Ce qu’elle dit : Mardi, Kimberly Murray a critiqué également la culture d’impunité, affirmant que «seul un petit nombre de personnes qui ont commis des crimes contre des enfants autochtones dans un pensionnat pour Autochtones ont été poursuivies».
Selon elle, il faut passer d’une «culture d’amnistie» à une «culture de responsabilité», en intégrant des lois autochtones et des principes de justice.
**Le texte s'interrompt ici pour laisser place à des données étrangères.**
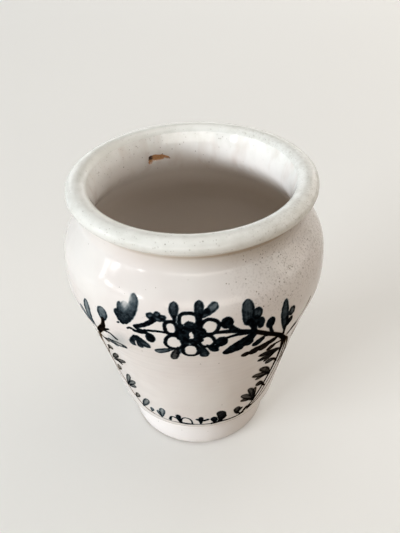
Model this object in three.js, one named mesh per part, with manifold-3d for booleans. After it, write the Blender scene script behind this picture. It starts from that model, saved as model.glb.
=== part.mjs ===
// A small thrown jar of tin-glazed earthenware: a clay body with a rolled rim and a turned foot,
// coated with white glaze inside and outside. Millimetres, +Z up, origin at the middle of the foot.
import * as THREE from 'three';
import { mergeVertices } from 'three/addons/utils/BufferGeometryUtils.js';
import Module from 'manifold-3d';

// Outside sizes of the glazed jar; each drop is measured down from the top of the rim
const overall_height = 140;
const rim_diameter = 108;
const rim_roll_width = 9.4;
const rim_roll_height = 7.5;
const neck_diameter = 97.6;
const neck_drop = 9.5;
const belly_diameter = 117.6;
const belly_drop = 40;
const lower_body_diameter = 81.2;
const lower_body_height = 22.5;
const foot_neck_diameter = 66.8;
const foot_neck_height = 12;
const foot_diameter = 69.6;
const foot_edge_radius = 2.2;

// How the outside curves: the straight taper of the lower body, the length of the handles at the foot,
// and the other handles as shares of the height of the lower body or of the shoulder
const body_taper = 0.2;
const foot_reach = 4.5;
const taper_share = 28 / 31;
const belly_share = 0.2;
const shoulder_share = 30 / 61;
const neck_share = 21 / 61;

// Walls, floor and underside
const wall_thickness = 5.4;
const floor_thickness = 10;
const floor_flat_diameter = 40;
const inner_corner_lift = 2;
const inner_corner_wall_reach = 4;
const inner_corner_floor_reach = 7;
const throat_drop = 3;
const foot_recess_depth = 3.5;
const foot_ring_width = 4.6;
const foot_recess_slope = 1.2;

// Glaze: its thickness, the air left between it and the clay, and the seam where the two coats meet
const glaze_thickness = 0.6;
const glaze_clearance = 0.05;
const coat_seam = 0.3;

// Chip in the inner coat, on the far side of the neck
const chip_width = 11;
const chip_height = 3.2;
const chip_angle = THREE.MathUtils.degToRad(112.5);
const chip_drop = 14;

// Steps round the wheel and along the curves
const turn_steps = 44;
const arc_step = THREE.MathUtils.degToRad(30);

const rim_radius = rim_diameter / 2;
const neck_radius = neck_diameter / 2;
const belly_radius = belly_diameter / 2;
const lower_body_radius = lower_body_diameter / 2;
const foot_neck_radius = foot_neck_diameter / 2;
const foot_radius = foot_diameter / 2;
const neck_height = overall_height - neck_drop;
const belly_height = overall_height - belly_drop;
const taper_reach = taper_share * (belly_height - lower_body_height);
const belly_reach = belly_share * (belly_height - lower_body_height);
const shoulder_reach = shoulder_share * (neck_height - belly_height);
const neck_reach = neck_share * (neck_height - belly_height);
const roll_centre_radius = rim_radius - rim_roll_width / 2;
const roll_centre_height = overall_height - rim_roll_height / 2;
const lip_radius = rim_radius - rim_roll_width;
const inner_floor_height = foot_recess_depth + floor_thickness;
const throat_radius = neck_radius - wall_thickness;
const throat_height = neck_height - throat_drop;
const coat_depth = glaze_thickness + glaze_clearance;

const point = (r, z) => new THREE.Vector2(r, z);

// Points of a smooth bend from start to end, each end leaving along its own handle
function bend(start, start_handle, end, end_handle, steps) {
  const curve = new THREE.CubicBezierCurve(
    start,
    start.clone().add(start_handle),
    end.clone().add(end_handle),
    end,
  );
  return curve.getPoints(steps);
}

// Points of an elliptical arc from one angle to another
function arc(centre, radius_r, radius_z, from, to) {
  const steps = Math.max(2, Math.round(Math.abs(to - from) / arc_step));
  const points = [];
  for (let i = 0; i <= steps; i += 1) {
    const angle = from + ((to - from) * i) / steps;
    points.push(point(centre.x + radius_r * Math.cos(angle), centre.y + radius_z * Math.sin(angle)));
  }
  return points;
}

// Joins curves that share their ends into one outline, each shared point kept once
function chain(...curves) {
  const outline = [];
  for (const curve of curves) {
    for (const p of curve) {
      const last = outline[outline.length - 1];
      if (!last || last.distanceTo(p) > 0.01) outline.push(p);
    }
  }
  return outline;
}

// The outside of the glazed jar, from the top of the foot's rounded edge to the inner lip of the rim
function outside_outline() {
  const foot = point(foot_radius, foot_edge_radius);
  const foot_neck = point(foot_neck_radius, foot_neck_height);
  const lower_body = point(lower_body_radius, lower_body_height);
  const belly = point(belly_radius, belly_height);
  const neck = point(neck_radius, neck_height);
  const roll = point(roll_centre_radius, roll_centre_height);
  const taper = point(body_taper, 1);
  return chain(
    bend(foot, point(0, foot_reach), foot_neck, point(0, -foot_reach), 3),
    bend(foot_neck, point(0, foot_reach), lower_body, taper.clone().multiplyScalar(-foot_reach), 5),
    bend(lower_body, taper.clone().multiplyScalar(taper_reach), belly, point(0, -belly_reach), 8),
    bend(belly, point(0, shoulder_reach), neck, point(0, -neck_reach), 6),
    arc(roll, rim_roll_width / 2, rim_roll_height / 2, -Math.PI / 2, Math.PI),
  );
}

// The inside of the glazed jar, from the seam under the inner lip down to the middle of the floor
function inside_outline() {
  const lip = point(lip_radius, roll_centre_height - coat_seam);
  const throat = point(throat_radius, throat_height);
  const belly = point(belly_radius - wall_thickness, belly_height);
  const corner = point(lower_body_radius - wall_thickness, lower_body_height + inner_corner_lift);
  const floor_edge = point(floor_flat_diameter / 2, inner_floor_height);
  const taper = point(body_taper, 1);
  return chain(
    bend(lip, point(0, -throat_drop), throat, point(0, throat_drop), 3),
    bend(throat, point(0, -neck_reach), belly, point(0, shoulder_reach), 6),
    bend(belly, point(0, -belly_reach), corner, taper.clone().multiplyScalar(taper_reach), 6),
    bend(
      corner,
      taper.clone().multiplyScalar(-inner_corner_wall_reach),
      floor_edge,
      point(inner_corner_floor_reach, 0),
      4,
    ),
    [point(0, inner_floor_height)],
  );
}

// The outline moved sideways, to the left of its direction of travel, with chosen directions at its ends
function moved_outline(outline, distance, first_direction, last_direction) {
  return outline.map((p, i) => {
    let sideways;
    if (i === 0) sideways = first_direction.clone();
    else if (i === outline.length - 1) sideways = last_direction.clone();
    else {
      const before = p.clone().sub(outline[i - 1]).normalize();
      const after = outline[i + 1].clone().sub(p).normalize();
      const along = before.clone().add(after).normalize();
      sideways = point(-along.y, along.x).divideScalar(along.dot(before));
    }
    return p.clone().add(sideways.multiplyScalar(distance));
  });
}

// Turns a closed outline about the Z axis; the outline runs up the outside, so faces point out
function turned(outline) {
  const geometry = new THREE.LatheGeometry(outline, turn_steps);
  geometry.rotateX(Math.PI / 2);
  return closed(geometry);
}

// Leaves only positions and merges shared corners, dropping the triangles that have no area
function closed(geometry) {
  geometry.deleteAttribute('normal');
  geometry.deleteAttribute('uv');
  const merged = mergeVertices(geometry, 1e-3);
  const index = merged.index.array;
  const kept = [];
  for (let i = 0; i < index.length; i += 3) {
    const [a, b, c] = [index[i], index[i + 1], index[i + 2]];
    if (a !== b && b !== c && c !== a) kept.push(a, b, c);
  }
  merged.setIndex(kept);
  return merged;
}

const outside = outside_outline();
const inside = inside_outline();
const inward = point(-1, 0);
const outward = point(1, 0);
const downward = point(0, -1);

function clay_body() {
  const under_coat_outside = moved_outline(outside, coat_depth, inward, outward);
  const under_coat_inside = moved_outline(inside, coat_depth, outward, downward);
  const ring_outer = foot_radius - coat_depth - foot_edge_radius;
  const ring_inner = ring_outer - foot_ring_width;
  const edge_centre = point(ring_outer, foot_edge_radius);
  const outline = chain(
    [point(0, foot_recess_depth), point(ring_inner - foot_recess_slope, foot_recess_depth)],
    [point(ring_inner, 0), point(ring_outer, 0)],
    arc(edge_centre, foot_edge_radius, foot_edge_radius, -Math.PI / 2, 0),
    under_coat_outside,
    under_coat_inside,
  );
  return turned(outline);
}

function glaze_outside() {
  const under_side = moved_outline(outside, glaze_thickness, inward, outward);
  return turned(chain(outside, under_side.reverse(), [outside[0]]));
}

function glaze_inside_unchipped() {
  const under_side = moved_outline(inside, glaze_thickness, outward, downward);
  return turned(chain(under_side.reverse(), inside));
}

// The bite that the chip takes: an uneven flake outline pushed through the coat along the radius
function chip_cutter() {
  const flake = new THREE.Shape();
  const half_width = chip_width / 2;
  const half_height = chip_height / 2;
  flake.moveTo(-half_width, -half_height * 0.7);
  flake.quadraticCurveTo(-half_width * 1.05, half_height * 0.6, -half_width * 0.55, half_height);
  flake.quadraticCurveTo(0, half_height * 0.75, half_width * 0.6, half_height * 0.95);
  flake.quadraticCurveTo(half_width * 1.1, half_height * 0.5, half_width * 0.85, 0);
  flake.quadraticCurveTo(half_width * 0.1, half_height * 0.1, -half_width * 0.5, -half_height);
  flake.quadraticCurveTo(-half_width * 0.8, -half_height * 1.15, -half_width, -half_height * 0.7);
  const depth = wall_thickness * 2;
  const geometry = new THREE.ExtrudeGeometry(flake, { depth, bevelEnabled: false, curveSegments: 4 });
  geometry.rotateX(Math.PI / 2);
  geometry.translate(0, depth / 2 + throat_radius, overall_height - chip_drop);
  geometry.rotateZ(chip_angle - Math.PI / 2);
  return closed(geometry);
}

function to_solid(geometry, wasm) {
  const mesh = new wasm.Mesh({
    numProp: 3,
    vertProperties: new Float32Array(geometry.attributes.position.array),
    triVerts: new Uint32Array(geometry.index.array),
  });
  return new wasm.Manifold(mesh);
}

function to_geometry(solid) {
  const mesh = solid.getMesh();
  const geometry = new THREE.BufferGeometry();
  geometry.setAttribute('position', new THREE.BufferAttribute(mesh.vertProperties, 3));
  geometry.setIndex(new THREE.BufferAttribute(mesh.triVerts, 1));
  return geometry;
}

const wasm = await Module();
wasm.setup();

function glaze_inside() {
  const coat = to_solid(glaze_inside_unchipped(), wasm);
  return to_geometry(coat.subtract(to_solid(chip_cutter(), wasm)));
}

const fired_clay = new THREE.MeshStandardMaterial({ color: '#b5713c', roughness: 0.85, metalness: 0 });
const white_glaze = new THREE.MeshStandardMaterial({ color: '#ece7df', roughness: 0.18, metalness: 0 });

function piece(name, geometry, material) {
  const mesh = new THREE.Mesh(geometry, material);
  mesh.name = name;
  return mesh;
}

const jar = new THREE.Group();
jar.add(piece('clay_body', clay_body(), fired_clay));
jar.add(piece('glaze_outside', glaze_outside(), white_glaze));
jar.add(piece('glaze_inside', glaze_inside(), white_glaze));

export default jar;
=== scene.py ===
# %% [markdown]
# This script builds a small jar of tin-glazed earthenware: a wheel-thrown clay body, a coat of white
# glaze outside, another inside, and a garland painted on the front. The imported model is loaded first,
# because it fixes the jar's place and overall size, and the pieces below are worked out from it.

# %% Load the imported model
import bpy
import numpy as np
from mathutils import Matrix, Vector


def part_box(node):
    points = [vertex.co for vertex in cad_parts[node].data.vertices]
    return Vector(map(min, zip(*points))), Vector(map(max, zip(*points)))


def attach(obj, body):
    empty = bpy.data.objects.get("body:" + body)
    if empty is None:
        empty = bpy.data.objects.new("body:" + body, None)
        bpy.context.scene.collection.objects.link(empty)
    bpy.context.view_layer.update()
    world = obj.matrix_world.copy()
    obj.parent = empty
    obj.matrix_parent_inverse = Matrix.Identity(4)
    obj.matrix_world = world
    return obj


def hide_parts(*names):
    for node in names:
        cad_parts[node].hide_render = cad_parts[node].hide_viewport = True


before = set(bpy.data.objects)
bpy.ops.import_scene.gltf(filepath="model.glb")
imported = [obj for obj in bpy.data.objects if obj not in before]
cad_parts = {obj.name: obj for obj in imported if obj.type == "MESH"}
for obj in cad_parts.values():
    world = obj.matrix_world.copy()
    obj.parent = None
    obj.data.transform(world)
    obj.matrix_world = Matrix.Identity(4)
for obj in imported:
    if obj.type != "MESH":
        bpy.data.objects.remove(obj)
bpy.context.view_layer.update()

# %% [markdown]
# A potter thinks of a jar as a profile turned round the wheel. The profile could be traced as a long
# list of points, but a few heights and widths joined by smooth bends say the same and stay easy to
# change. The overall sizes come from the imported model, in millimetres, and the rest are the jar's own.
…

Elle appelle les Canadiens à s’engager activement dans ce processus de réconciliation, en écoutant les témoignages des survivants et en combattant le négationnisme qui a longtemps entouré ces questions.
Le chef du Bloc québécois, Yves-François Blanchet, a annoncé en point de presse mardi que l’ultimatum du 29 octobre – lancé cinq semaines plus tôt aux libéraux pour faire adopter deux projets de loi – était arrivé à échéance. «Le gouvernement n’a pas respecté cette date butoir», a-t-il constaté.
En coulisse : Le leadeur parlementaire du Bloc québécois, Alain Therrien, a envoyé une lettre aux autres partis d’opposition pour indiquer que le Bloc est prêt à discuter de la possibilité de renverser le gouvernement libéral dès que l’occasion se présentera.
Pas si vite : Mercredi, toutefois, le chef du Nouveau Parti démocratique Jagmeet Singh, a assuré qu’il ne «jouera pas le jeu» du Bloc québécois.
En Chambre, Alain Therrien a assuré que, de ce fait, le gouvernement libéral et le NPD formaient de nouveau un couple.
Le Bloc québécois pourrait appuyer les conservateurs si ces derniers proposent une motion portant uniquement sur la confiance du gouvernement, mais ils ont besoin du NPD pour arriver à leur fin. Car, pour faire tomber le gouvernement, les trois partis d’opposition doivent s’allier sur une motion de censure pour s’assurer d’obtenir la majorité des voix de la Chambre.
Le ministre fédéral de l’Immigration, des Réfugiés et de la Citoyenneté, Marc Miller, est revenu lundi sur son Plan sur des niveaux d’immigration 2024–2028, dévoilé la semaine dernière, dans lequel le gouvernement libéral marque un tournant majeur en diminuant ses cibles d’attribution de résidences permanentes.
«Le consensus a changé», a justifié Marc Miller en entrevue avec Radio-Canada.
Le ministre du Logement et ancien ministre de l’Immigration, Sean Fraser, a assuré que les programmes temporaires, la pression d’immigration extérieure et la mauvaise gestion des étudiants étrangers par certaines provinces ont poussé le gouvernement à baisser ses cibles d’immigration permanente.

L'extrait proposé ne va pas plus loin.